Filistin toprakları üzerindeki tapu sorunu, uzun yıllardır devam eden karmaşık bir durumu yansıtmaktadır. Bu durum, tarihi, siyasi ve hukuki faktörlerin bir araya gelmesiyle şekillenmiştir. Filistin toprakları üzerindeki tapu sorununu anlamak için bir tarihsel perspektife göz atalım.
Osmanlı Dönemi:
Filistin, Osmanlı İmparatorluğu'nun bir parçasıydı ve bu dönemde toprakların mülkiyeti genellikle yerel aşiret liderleri veya topluluklar arasında paylaşılmıştı. Ancak, Osmanlı İmparatorluğu'nun çöküşü ve I. Dünya Savaşı'nın ardından bölgeyi kontrol etme çabaları, Filistin topraklarındaki mülkiyet yapısını etkilemiştir.
Britanya Mandası ve Siyonist Hareket:
I. Dünya Savaşı'nın ardından Filistin, Britanya tarafından yönetilen bir manda bölgesi haline geldi. Bu dönemde, Siyonist Hareket'in etkisiyle Yahudi yerleşimciler Filistin'e gelmeye başladı. Britanya, Filistin üzerindeki kontrolünü sürdürdü ancak toprak mülkiyeti konusunda çeşitli sorunlar yaşandı.

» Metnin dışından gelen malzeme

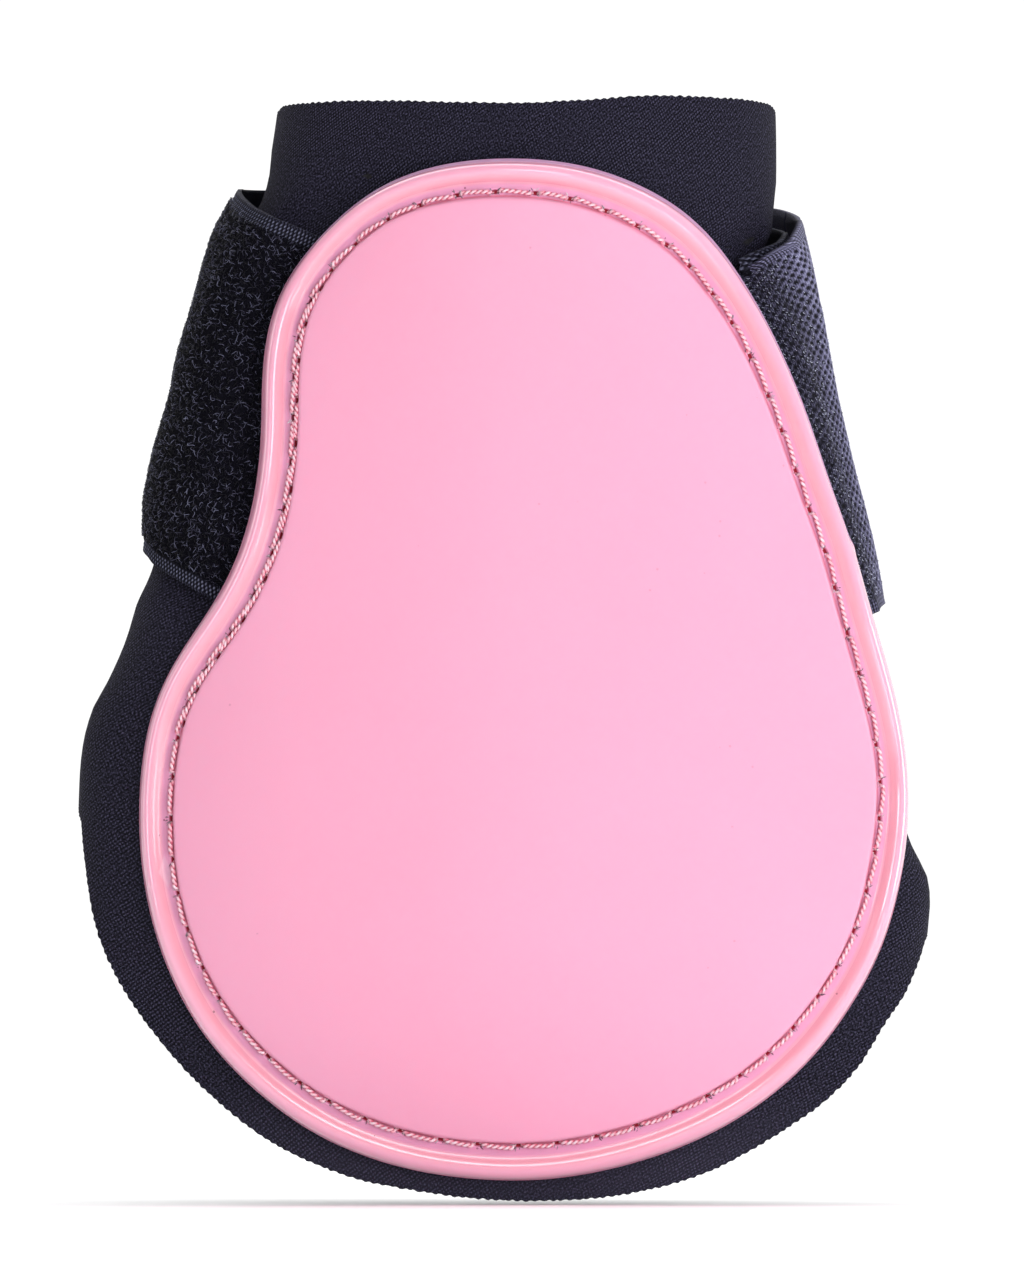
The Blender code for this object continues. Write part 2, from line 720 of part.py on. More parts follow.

1947 BM Kararı ve İsrail Devleti'nin Kuruluşu:
Birleşmiş Milletler, 1947'de Filistin toprakları üzerinde iki devletli bir çözüm öngören bir karar aldı. Ancak, bu karar uygulanmadı ve 1948'de İsrail Devleti'nin kuruluşuyla birlikte bölgede büyük bir göç ve toprak mücadelesi başladı.
Toprak Mücadelesi ve Sürgün:
İsrail'in kurulması ve ardından yaşanan savaşlar, Filistinli mültecilerin ortaya çıkmasına ve toprak sahipliği konusunda ciddi sorunların baş göstermesine neden oldu. Birçok Filistinli, kendi topraklarından sürgün edildi ve topraklarına geri dönme hakkı konusunda sorunlar yaşandı.
Bugün Filistin toprakları üzerindeki tapu sorunu, İsrail ve Filistin arasındaki siyasi çatışma ve süregelen anlaşmazlıkların bir yansımasıdır. İsrail'in yerleşim politikaları, Batı Şeria ve Doğu Kudüs'te toprak taleplerini içermekte ve bu durum Filistinlilerle İsrail arasında toprak mülkiyeti konusundaki anlaşmazlıkları derinleştirmektedir.
Filistin toprakları üzerindeki tapu sorunu, karmaşık tarihi ve siyasi etkenlerle şekillenmiş bir durumdur ve çözümü için bölgeyi etkileyen tüm taraflar arasında adil ve kapsamlı bir uzlaşıya ihtiyaç duymaktadır.